CHARLESTON – The guardian of a man who had been confined in Mildred Mitchell-Bateman Hospital for more than a decade is suing the secretary of the West Virginia Department of Health and Human Resources after the patient was allegedly injured while in its care.
Rocco S. Fucillo, in his capacity as secretary for the West Virginia Department of Health and Human Resources, was named as a defendant in the suit.
Shawn Shumbera was confined in Mitchell-Bateman Hospital from Dec. 22, 1998, until Jan. 6, 2011, according to a complaint filed Dec. 26 in Kanawha Circuit Court.
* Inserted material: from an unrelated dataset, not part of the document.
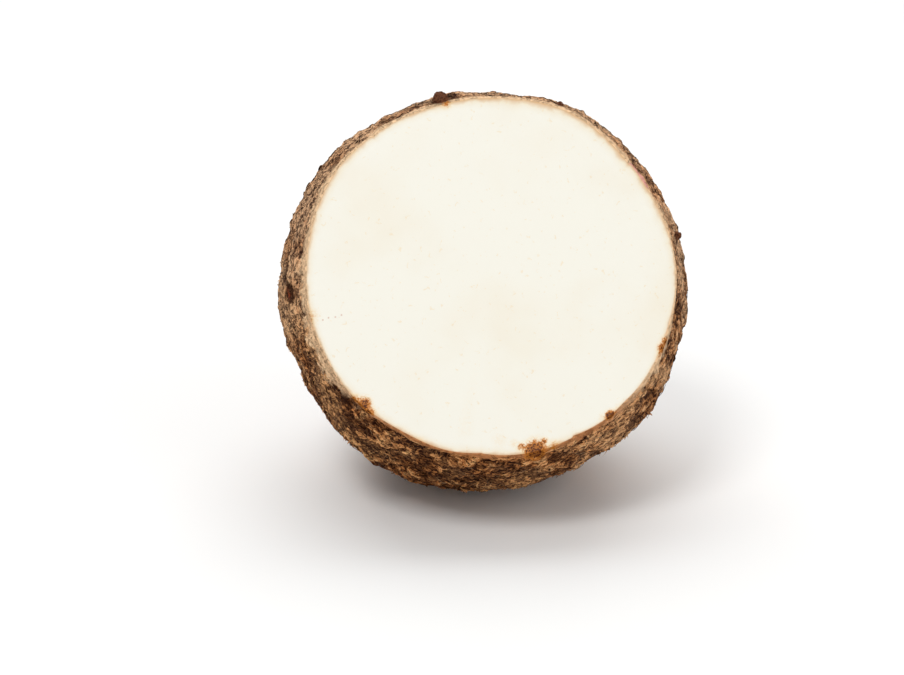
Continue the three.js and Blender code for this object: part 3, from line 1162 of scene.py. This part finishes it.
def new_group(name, inputs, outputs):
    """Starts a node group: its nodes, the sockets that it is given and those for its results."""
    kinds = {"number": "NodeSocketFloat", "vector": "NodeSocketVector", "colour": "NodeSocketColor"}
    tree = bpy.data.node_groups.new(name, "ShaderNodeTree")
    for direction, sockets in (("INPUT", inputs), ("OUTPUT", outputs)):
        for socket, kind in sockets.items():
            tree.interface.new_socket(socket, in_out=direction, socket_type=kinds[kind])
    nodes = Nodes(tree)
    return nodes, nodes.add("NodeGroupInput").outputs, nodes.add("NodeGroupOutput").inputs


def flecks_group():
    """Short flecks drawn out round the corm. Mask is 1 on a fleck, and Cover says how much they cover."""
    name = "Taro flecks"
    if name in bpy.data.node_groups:
        return bpy.data.node_groups[name]
    inputs = {socket: "number" for socket in ("Size", "Drawn out", "Cover", "Softness")} | {"Place": "vector"}
    nodes, given, result = new_group(name, inputs, {"Mask": "number", "Noise": "number"})
    across = nodes.maths("DIVIDE", 1, nodes.times(given["Size"], given["Drawn out"]))
    along = nodes.maths("DIVIDE", 1, given["Size"])
    scale = nodes.add("ShaderNodeCombineXYZ", {"X": across, "Y": across, "Z": along}).outputs[0]
    place = nodes.add("ShaderNodeVectorMath", {0: given["Place"], 1: scale}, operation="MULTIPLY").outputs[0]
    noise = nodes.noise(place, Scale=1.0, Detail=4.0, Roughness=0.6, Distortion=0.7)
    edge = nodes.maths("SUBTRACT", 1, given["Cover"])
    low = nodes.maths("SUBTRACT", edge, given["Softness"])
    high = nodes.maths("ADD", edge, given["Softness"])
    nodes.join(nodes.spread(nodes.ramp("fleck noise", noise), low, high), result["Mask"])
    nodes.join(noise, result["Noise"])
    return nodes.tree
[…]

Kim Crose claims Shumbera was diagnosed through WVDHHR as suffering from a Medley class level mental disability having adaptive deficits in three or more of the six major areas of life skills, with additional diagnoses of mental retardation and a host of mental illnesses.
By order entered Oct. 30, 2009, in a suit filed by Shumbera against WVDHHR, Kanawha Circuit Judge Tod J. Kaufman ruled that the nature of Shumbera’s disabilities required the WVDHHR to place him in a less restrictive Intermediate Care Facility for Mental Retardation, rather than confinement at Mitchell-Bateman. However, the WVDHHR continued to confine Shumbera at Mitchell-Bateman, according to the suit.
Crose claims due to the high volume of medications administered to Shumbera by Mitchell-Bateman, social workers and employees documented the need for careful monitoring of the prospective individuals selected to room with Shumbera, noting that he could become easily agitated by the labile behavior of others.
On Jan. 2, 2011, Mitchell-Bateman negligently required Shumbera, who was heavily sedated, to room with a person who was known as a violent offender and the subject of pending attempted murder charges, according to the suit.
Crose claims the defendant knew or should have known that requiring Shumbera to room with the violent offender would needlessly pace Shumbera’s personal safety at risk and for patient safety, Mitchell-Bateman’s regulations and procedures required patients such as Shumbera to be monitored or “bed checked” every 15 minutes.
However, Mitchell-Bateman staff negligently failed to monitor or bed check Shumbera and the violent offender, according to the suit, and negligently failed to adequately supervise its employees with regard to patient safety.
Crose claims approximately three days after Shumbera was confined together with the other patient, he was assaulted, sexually abused and raped by the violent offender sometime between 10 p.m. on Jan. 5, 2011, and 6 a.m. on Jan. 6, 2011, during which time the patients were not monitored or bed checked.
On Jan. 6, 2011, Erin Mills, a Mitchell-Bateman employee, called the police to report a possible sexual assault of Shumbera after she discovered blood on the bodies and bedclothes of Shumbera and his roommate, according to the suit.
Crose claims as a result of the assault, Shumbera was admitted to Cabell Huntington Hospital, where a rape kit was performed and he received medical care.
As a result of the defendant’s negligence, Shumbera sustained severe, permanent physical injuries; severe, permanent emotional distress; and other injuries, according to the suit.
Crose is seeking compensatory damages with pre- and post-judgment interest. She is being represented by C. Joseph Stevens and Ronald G. Salmons.
The case has been assigned to Circuit Judge Carrie Webster.